Benedict's subsequent words and deeds suggest that his pledge was sincere; very belatedly the Church is taking a stand against abusers. But in Malta the victims' pursuit of justice has been stalled by the Church's own overweening power. In January, almost nine months after their meeting with Benedict XVI, seven of the eight men wrote jointly to him to complain that the priests who abused them had yet to be sanctioned. Although the priests admitted the abuse back in 2003, and the Vatican concluded the allegations were well founded, they continued as priests.

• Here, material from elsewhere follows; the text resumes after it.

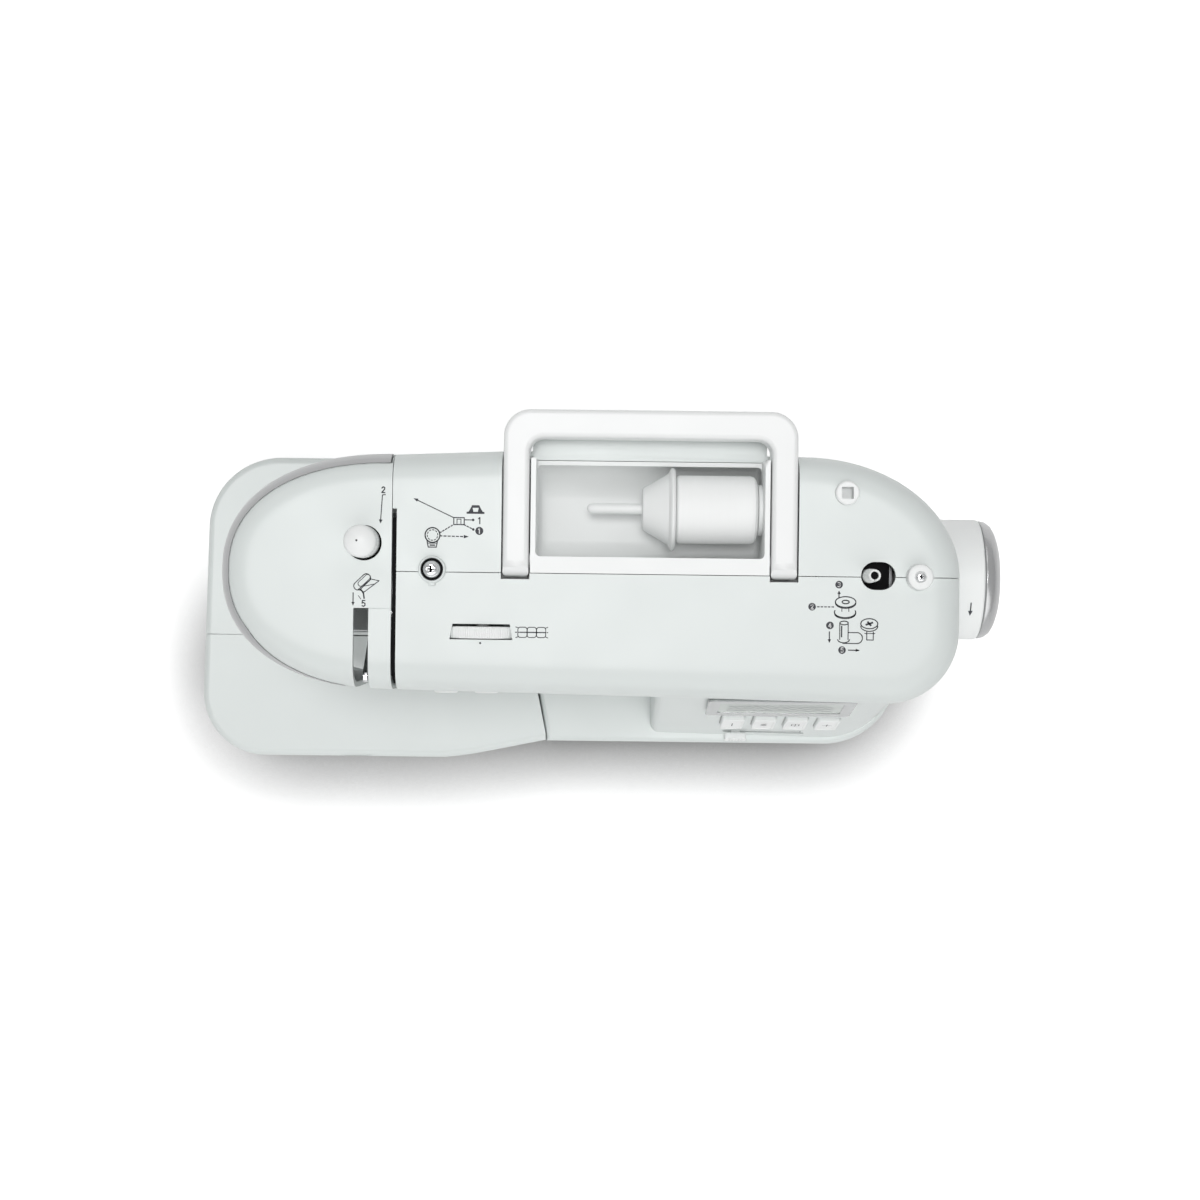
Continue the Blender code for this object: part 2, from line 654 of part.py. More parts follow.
def make_main_frame():
    """The cast frame that carries the shafts, bars, motor and winder."""
    head_right = HARP_LEFT + 5
    lug_z = (ARM_TOP - 62, ARM_TOP - 54)
    lever_pin = (PRESSER_Y + 18, HEAD_BOTTOM + 12)
    beam_z = (ARM_BOTTOM + 6, ARM_BOTTOM + 22)
    frame = box("main_frame", (HARP_LEFT - 3, RIGHT_X - 24), (34, 44), beam_z)
    pieces = [
        box("frame_head", (HARP_LEFT - 5, head_right), (-14, 43), (ARM_BOTTOM + 3.5, ARM_TOP - 34)),
        box("frame_head_low", (HARP_LEFT - 12, HARP_LEFT - WALL - 0.7), (3, 42),
            (HEAD_BOTTOM + 11, ARM_BOTTOM + 10)),
        box("frame_bar_plate", (NEEDLE_X - 44, HARP_LEFT - WALL - 1.2), (2, PRESSER_Y + 9),
            (HEAD_BOTTOM + 10, HEAD_BOTTOM + 18)),
        box("frame_lug", (NEEDLE_X - 8, NEEDLE_X + 5.5), (8, 41), lug_z),
        box("frame_lug_web", (NEEDLE_X + 2, HARP_LEFT + 2), (SHAFT_Y + CRANK_RADIUS + 3.5, 42),
            (lug_z[0] + 1, lug_z[1] - 1)),
        box("frame_lever_left", (NEEDLE_X - 12, NEEDLE_X - 8.5), (PRESSER_Y + 6, 52),
            (HEAD_BOTTOM + 7, HEAD_BOTTOM + 17)),
        box("frame_lever_right", (NEEDLE_X + 12.5, NEEDLE_X + 16), (PRESSER_Y + 6, 52),
            (HEAD_BOTTOM + 7, HEAD_BOTTOM + 17)),
        box("frame_bearing", (TIMING_X[1] + 3, TIMING_X[1] + 15), (2, 43), (ARM_BOTTOM + 15, ARM_TOP - 22)),
        box("frame_winder_shelf", (WINDER[0] - 22, WINDER[0] + 12), (3, 24), (ARM_TOP - 24, ARM_TOP - 14.3)),
        box("frame_dial_arm", (DIAL_X - 4, DIAL_X + 6), (-9, 36), (ARM_BOTTOM + 7, ARM_BOTTOM + 16)),
        box("frame_dial_post", (DIAL_X - 7, DIAL_X + 7), (DIAL_Y[1] + 1.5, DIAL_Y[1] + 8),
            (ARM_BOTTOM + 8, DIAL_Z + 7)),
        box("frame_post", (COLUMN_LEFT + 15, COLUMN_LEFT + 39), (31, 43), (30, ARM_BOTTOM + 20)),
        box("frame_bed_beam", (FREE_ARM_LEFT + 13, RIGHT_X - 19), (30, 42),
            (FREE_ARM_BOTTOM + 2.5, FREE_ARM_BOTTOM + 16)),
        box("frame_foot_left", (BASE_LEFT_X + 6, BASE_LEFT_X + 26), (31, 41),
            (BASE_BOTTOM, FREE_ARM_BOTTOM + 4)),
        box("frame_foot_right", (MOTOR_X[0] + 5, MOTOR_X[1] - 3), (31, 41),
            (BASE_BOTTOM, FREE_ARM_BOTTOM + 4)),
        box("frame_motor_bridge", (MOTOR_X[0] + 6, MOTOR_X[1] - 4), (MOTOR_Y + MOTOR_RADIUS + 1, 40),
            (BASE_BOTTOM + 0.5, 24)),
        box("frame_motor_wall", (MOTOR_X[0] + 5, MOTOR_X[1] - 3),
            (MOTOR_Y + MOTOR_RADIUS + 0.4, MOTOR_Y + MOTOR_RADIUS + 6),
            (BASE_BOTTOM, MOTOR_Z + 26)),
    ]
    for side, x in (("left", NEEDLE_X - 17), ("right", NEEDLE_X + 54)):
        pieces.append(box(f"frame_bearing_{side}", (x, x + 6), (SHAFT_Y - 6, 41),
                          (FREE_ARM_BOTTOM + 7, LOWER_SHAFT_Z + 7)))
    add(frame, *pieces)
    bar_bores = (("needle_bar_bore", NEEDLE_Y, NEEDLE_BAR_RADIUS),
                 ("presser_bar_bore", PRESSER_Y, PRESSER_BAR_RADIUS))
    for name, y, radius in bar_bores:
        cut(frame, cylinder(name, "Z", radius + BORE_GAP, (NEEDLE_X, y), HEAD_BOTTOM, ARM_TOP - 50))
    shaft_line = (SHAFT_Y, SHAFT_Z)
    cut(frame, cylinder("upper_shaft_bore", "X", SHAFT_RADIUS + 0.3, shaft_line, HARP_LEFT - 8, RIGHT_X - 40))
    cut(frame, cylinder("lower_shaft_bore", "X", LOWER_SHAFT_RADIUS + 0.3, (SHAFT_Y, LOWER_SHAFT_Z),
                        NEEDLE_X - 24, 0))
    cut(frame, cylinder("lever_pin_bore", "X", 2.3, lever_pin, NEEDLE_X - 20, NEEDLE_X + 18))
    cut(frame, cylinder("dial_bore", "Y", 3.3, (DIAL_X, DIAL_Z), DIAL_Y[1], DIAL_Y[1] + 12))
    part(frame, "cast_metal")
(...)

"In Malta," they wrote, "the church, political power and the judiciary are all the same thing. For example, a government minister came into court to testify on behalf of the priests. Few people, even among the [political] opposition, are on our side. People here are very religious and are frightened of accusing priests... we are very disappointed that these priests are still going about in clerical clothes."
The referendum has become a plebiscite on the Maltese status quo. That is why passions are running so high. "The 'no' campaign has been disgusting," said Mr Orlando, who set the referendum ball rolling. "Old ladies who said they would vote for divorce have been barred from taking Communion. An old electoral roll has been used, which means that 2,800 youngsters who are entitled to vote will not be able to. Lay Catholic organisations and 5,000 priests and nuns have also gone door-to-door campaigning. Limitless funds have been offered to the 'no' side." Voting "yes" has been declared a mortal sin from the pulpit."
The reason the debate has been so intense is that it is only ostensibly about divorce; the real issue runs far deeper. "A vote for 'yes'," said Karl Stagno Navarra, a senior journalist in Valletta, "is a vote to break the network of the friends of friends who control this country."